Cuna de artistas y busca vidas, inspirador de mentes preclaras y detonador de pasiones irredentas, que sazonaron a una provincia pacata y floja, sin ganas de entre semana. Musa de actores inmortales y Muzza grande para tres con porrón para los demás mortales. Nunca molestaba el humo del cigarrillo que quedaba prendido, como testigo de grandes conversaciones y primer editor de escritos perdidos en la noche de los tiempos.

Miles de Martes cualquiera, que aparentaban ser corrientes y terminaban siendo festivales de música, amigos y algo más, que al otro día dejaban pintado hasta al más plantado para la juerga. Ojos inyectados, garganta carrasposa, y pulmones irritados eran los testigos a las 8 a.m. de los días posteriores en los que una resaca amable daba cuenta de las risas y divertimentos que sabía regalarnos nuestro cuartel.

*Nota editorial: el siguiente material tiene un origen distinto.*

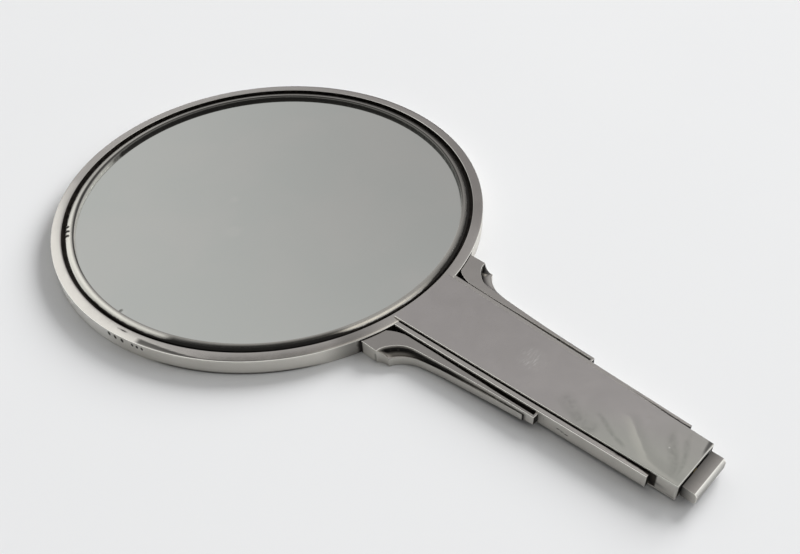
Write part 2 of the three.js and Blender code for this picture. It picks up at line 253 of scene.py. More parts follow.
def paint(piece, **layers):
    """Point attributes, each a number or a function of x, y, z and the normal's z."""
    mesh = piece.data
    count = len(mesh.vertices)
    x, y, z = (read_vertices(mesh, "co") / MM).T
    up = read_vertices(mesh, "normal")[:, 2]
    for key, layer in layers.items():
        values = layer(x, y, z, up) if callable(layer) else layer
        values = np.clip(np.broadcast_to(values, (count,)), 0, 1)
        attribute = mesh.attributes.new(key, "FLOAT", "POINT")
        attribute.data.foreach_set("value", values.astype(np.float32))


# ------------------------------------------------------------------ meshes
def new_mesh(name, verts, faces):
    mesh = bpy.data.meshes.new(name)
    mesh.from_pydata([tuple(np.array(vert, float) * MM) for vert in verts], [], faces)
    mesh.update()
    piece = bpy.data.objects.new(name, mesh)
    bpy.context.scene.collection.objects.link(piece)
    return piece


def clean(piece, distance=1e-7):
    """Merges vertices within a distance in metres and turns the faces outwards."""
    edit = bmesh.new()
    edit.from_mesh(piece.data)
    bmesh.ops.remove_doubles(edit, verts=edit.verts, dist=distance)
    bmesh.ops.dissolve_degenerate(edit, edges=edit.edges, dist=distance)
    bmesh.ops.recalc_face_normals(edit, faces=edit.faces)
    edit.to_mesh(piece.data)
    edit.free()
    return piece


def bake_modifiers(piece):
    graph = bpy.context.evaluated_depsgraph_get()
    graph.update()
    mesh = bpy.data.meshes.new_from_object(
        piece.evaluated_get(graph), preserve_all_data_layers=True, depsgraph=graph)
    old = piece.data
    piece.modifiers.clear()
    piece.data = mesh
    bpy.data.meshes.remove(old)
    mesh.name = piece.name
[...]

La amabilidad de los mozos vernáculos, las voces aterciopeladas de los cantantes, las risas y lágrimas que despertaban los actores, los amigotes de cantina, el precio de amigos, el cenicero en invierno, el consejo del Intendente, la caña Legui para los días difíciles, el fernet cargado para festejar con los compadres, la ginebra para el mal de amores (sic.) y los cafecitos interminables ya no tendrán asilo para poder brillar, para poder invitar, para poder acompañar.

Con estas letras gastadas y con un brindis eterno despido al abuelo de la Arístides, al más grande siempre, a mi refugio. JUAN SEBASTIÁN, SALUD!